Serving the masses of consumers in the informal sector across Africa with products that meet their needs of instant and secure payments is no easy task. Cash remains king on the continent. It is responsible for about 90% of consumer payments, which are expected to reach $2.1-trillion in 2025.
Frankly, a tailor working in a bustling city like Abidjan needs a lot of convincing to open a store of value account. She needs 24/7 instant access to her funds, cannot afford expensive transaction fees and probably would not meet the know your customer (KYC) documentation requirements.
Governments play a key role in expanding access to financial services and must ensure their policies are driving digitisation of the informal sector as a priority. They should collaborate with financial institutions to include this population and provide easy means of identification for all citizens in an efficient and cost-effective manner.
The availability of light KYC bank accounts or wallets could meet the needs of these individuals and microentrepreneurs in the informal sector. Farmers, traders, transporters and other merchants could also benefit from several options for accepting digital payments.

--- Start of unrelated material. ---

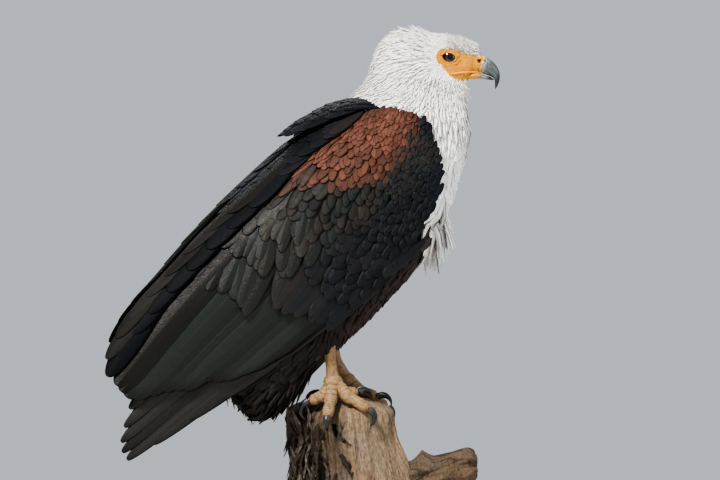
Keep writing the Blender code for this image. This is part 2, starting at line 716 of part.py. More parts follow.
def toe_path(foot, heading, length, radius):
    """Centre line of a toe that follows the broken end of the perch outward."""
    out = Vector((cos(radians(heading)), sin(radians(heading)), 0))
    start = Matrix.Rotation(-PERCH_TURN, 3, "Z") @ foot
    points = []
    count = TOE_RINGS
    for k in range(count + 1):
        reach = length * k / count
        spot = start + out * reach
        height = perch_top(spot.x, spot.y) + radius[k] + TOE_REST
        over = max(0.0, start.z - height) * max(0.0, 1 - 2 * k / count) ** 1.5
        arch = 0.0022 * abs(sin(2.5 * pi * k / count))
        points.append(on_perch(spot.x, spot.y, height + over + arch))
    return points


def toe_radii(grow=0.0):
    steps = [k / TOE_RINGS for k in range(TOE_RINGS + 1)]
    return [TOE_RADIUS * (1.12 - 0.30 * t + 0.07 * cos(5 * pi * t)) + grow for t in steps]


def claw_path(points, length, rise):
    """A hooked claw that leaves the toe at a rise and turns down through a quarter and more."""
    ahead = (points[-1] - points[-3]).normalized()
    flat = Vector((ahead.x, ahead.y, 0)).normalized()
    angle = asin(max(-1.0, min(1.0, ahead.z))) + radians(rise)
    place = points[-1] + ahead * 0.0015
    path = [place.copy()]
    for _ in range(CLAW_RINGS):
        angle -= radians(125) / CLAW_RINGS
        place = place + (flat * cos(angle) + Vector((0, 0, sin(angle)))) * length / CLAW_RINGS
        path.append(place.copy())
    return path


def claw_radii():
    steps = [k / CLAW_RINGS for k in range(CLAW_RINGS + 1)]
    return [CLAW_RADIUS * (1 - t ** 1.4) + CLAW_POINT for t in steps]


def foot(name, place, toes, tarsus_room, perch):
    """The palm with its toes, and a separate claw on each toe. The perch gives way to them."""
    radii = toe_radii()
    middle = place - Vector((0, 0, PALM_DROP))
    palm = ball(name, middle, PALM_RADIUS, SCALES)
    for digit, heading, length, claw_length, rise in toes:
        path = toe_path(place, heading, length, radii)
        toe = make_cutter(tube(f"{name}_{digit}_toe", path, radii, SCALES))
        combine(palm, toe, "UNION")
        claw = tube(f"{name}_{digit}_claw", claw_path(path, claw_length, rise), claw_radii(), CLAW)
        toe_room = make_cutter(tube(f"{name}_{digit}_room", path, toe_radii(GAP), SCALES))
        combine(claw, toe_room)
        combine(perch, toe_room, solver="MANIFOLD")
    combine(palm, tarsus_room)


# ---------------------------------------------------------------- whole model
def clear_scene():
    for item in list(bpy.data.objects):
        bpy.data.objects.remove(item, do_unlink=True)
    bpy.context.scene.collection.children.link(bpy.data.collections.new(CUTTERS))


def build_stand():
    disc("stand_base", BASE_CENTRE, BASE_RADIUS, 0.0, BASE_HEIGHT, 0.003, BASE)
    top = BASE_HEIGHT + GAP
    disc("stand_collar", (0, 0), COLLAR_RADIUS, top, top + COLLAR_HEIGHT, 0.0015, STEEL, 20)
    disc("stand_rod", (0, 0), ROD_RADIUS, top + COLLAR_HEIGHT + GAP, PERCH_BOTTOM - GAP, 0.0005, STEEL, 16)


def build_bird():
    trunk()
    body_room = make_cutter(trunk("trunk_room", 2 * GAP))
    combine(breast(), body_room)
    back = mantle()
    combine(back, body_room)
    combine(back, make_cutter(neck("neck_room", 3 * GAP)))
    back_room = make_cutter(mantle("mantle_room", GAP))
    for side, name, fold in ((-1, "wing_right", 1.0), (1, "wing_left", LEFT_FOLD)):
        for layer in wing(side, name, fold):
            combine(layer, body_room)
            combine(layer, back_room)
    tail_piece = tail()
    combine(tail_piece, body_room)

    throat = neck()
    skull_room = make_cutter(head("head_room", 2.5 * GAP))
    combine(throat, skull_room)
    skull = head()
    bill()
    rooms = [loft("cere_room", bill_rings(CERE_RINGS, 6, GAP), CERE),
             loft("bill_lower_room", bill_rings(LOWER_BILL_RINGS, 7, GAP), HORN)]
    for side, name in ((-1, "eye_right"), (1, "eye_left")):
        centre = on_head(0, side * EYE_SPREAD, 0)
        ball(name, centre, EYE_RADIUS, EYE)
        rooms.append(ball(f"{name}_room", centre, EYE_RADIUS + GAP, EYE))
    for room in rooms:
        combine(skull, make_cutter(room))
    return body_room


def build_legs(body_room, perch):
    for hip, ankle, place, toes, name in zip(HIPS, ANKLES, FEET, TOES, ("leg_right", "leg_left")):
        upper = thigh(f"{name}_thigh", hip, ankle)
        combine(upper, body_room)
        shank = tarsus(f"{name}_tarsus", ankle, place)
        combine(shank, body_room)
        combine(shank, make_cutter(thigh(f"{name}_thigh_room", hip, ankle, GAP)))
        shank_room = make_cutter(tarsus(f"{name}_tarsus_room", ankle, place, GAP))
        foot(f"{name}_foot", place, toes, shank_room, perch)


def main():
    clear_scene()
    build_stand()
    perch = perch_trunk()
    combine(perch, make_cutter(side_branch()), "UNION")
    body_room = build_bird()
    build_legs(body_room, perch)


main()
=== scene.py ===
"""Looks of the African fish eagle: skin, feathers, eyes, bill, feet, perch and stand."""

from itertools import product
from math import asin, cos, pi, radians, sin, sqrt

import bmesh
import bpy
import numpy as np
from mathutils import Matrix, Vector, noise
from mathutils.bvhtree import BVHTree


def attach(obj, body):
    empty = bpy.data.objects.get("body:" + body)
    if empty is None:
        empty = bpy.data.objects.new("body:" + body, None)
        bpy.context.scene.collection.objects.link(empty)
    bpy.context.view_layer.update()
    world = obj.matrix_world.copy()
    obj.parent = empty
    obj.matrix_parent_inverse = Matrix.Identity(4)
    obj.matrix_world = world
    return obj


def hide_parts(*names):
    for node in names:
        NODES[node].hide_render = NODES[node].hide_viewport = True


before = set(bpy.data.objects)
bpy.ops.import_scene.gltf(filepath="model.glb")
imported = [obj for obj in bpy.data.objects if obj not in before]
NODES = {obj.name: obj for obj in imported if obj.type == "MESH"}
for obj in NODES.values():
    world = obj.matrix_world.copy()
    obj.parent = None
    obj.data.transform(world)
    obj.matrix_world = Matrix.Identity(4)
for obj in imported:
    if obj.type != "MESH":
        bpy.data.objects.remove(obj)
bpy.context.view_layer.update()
RNG = np.random.default_rng(11)
MM = 0.001

# ------------------------------------------------------------- sizes shared with the solids
BEND = np.array((0.090, 0.0, 0.579))
SLOPE = radians(41.8)
ALONG = np.array((-cos(SLOPE), 0.0, -sin(SLOPE)))
ACROSS = np.array((-sin(SLOPE), 0.0, cos(SLOPE)))
ASIDE = np.array((0.0, 1.0, 0.0))
EYE = np.array((0.1430, -0.0123, 0.7004))
EYE_RADIUS, EYE_SPREAD = 0.0125, 0.0130
TURN = np.array(Matrix.Rotation(radians(-24), 3, "Z"))
VOXEL = 0.0024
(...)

An auto mechanic working in Ghana, for example, wants instant value, and probably cannot afford devices for payment acceptance, hence sticks to cash. However, he also needs to pay his automotive parts suppliers who may not be physically present. Digital financial services are cost-effective and there are several options available for collections and funds transfers that may benefit businesses like his, such as quick response (QR) codes.
A Mastercard research report revealed that merchants in South Africa accepting mobile payments via QR codes saw their revenues climb by 10 percent.
Businesses receive instant value without the need to have equipment, electricity or a data line. It is possible to integrate this payment option into mobile money such that merchants receive funds into a bank account, which provides more payment flexibility for them. It can also facilitate cross-border payments, an area of increased focus with the upcoming implementation of the African Continental Free Trade Agreement (AfCFTA).
To effectively meet the needs of the informal sector, banks, telcos, fintech firms and others need to team up more extensively in mutually beneficial partnerships. In the past few years, there has been a rise of partner banks who collaborate well with fintech firms and a recent study shows that many are two or three times more profitable than the average.
While mobile network operators have broader distribution networks and good consumer insights, banks offer financial services they cannot, such as payment cards, and have deeper knowledge about meeting regulatory requirements. Fintech firms are agile and innovative enough to quickly improve user experience such as the ability to transact without data, digital KYC validation and more.
Working together with appropriate regulatory support, these stakeholders could unlock the economic potential in the informal sector, providing innovative payment services that meet their needs. The rapid evolution in service models among these players catalysed by the pandemic, presents a unique chance to capture the informal sector opportunity. Will it be seized?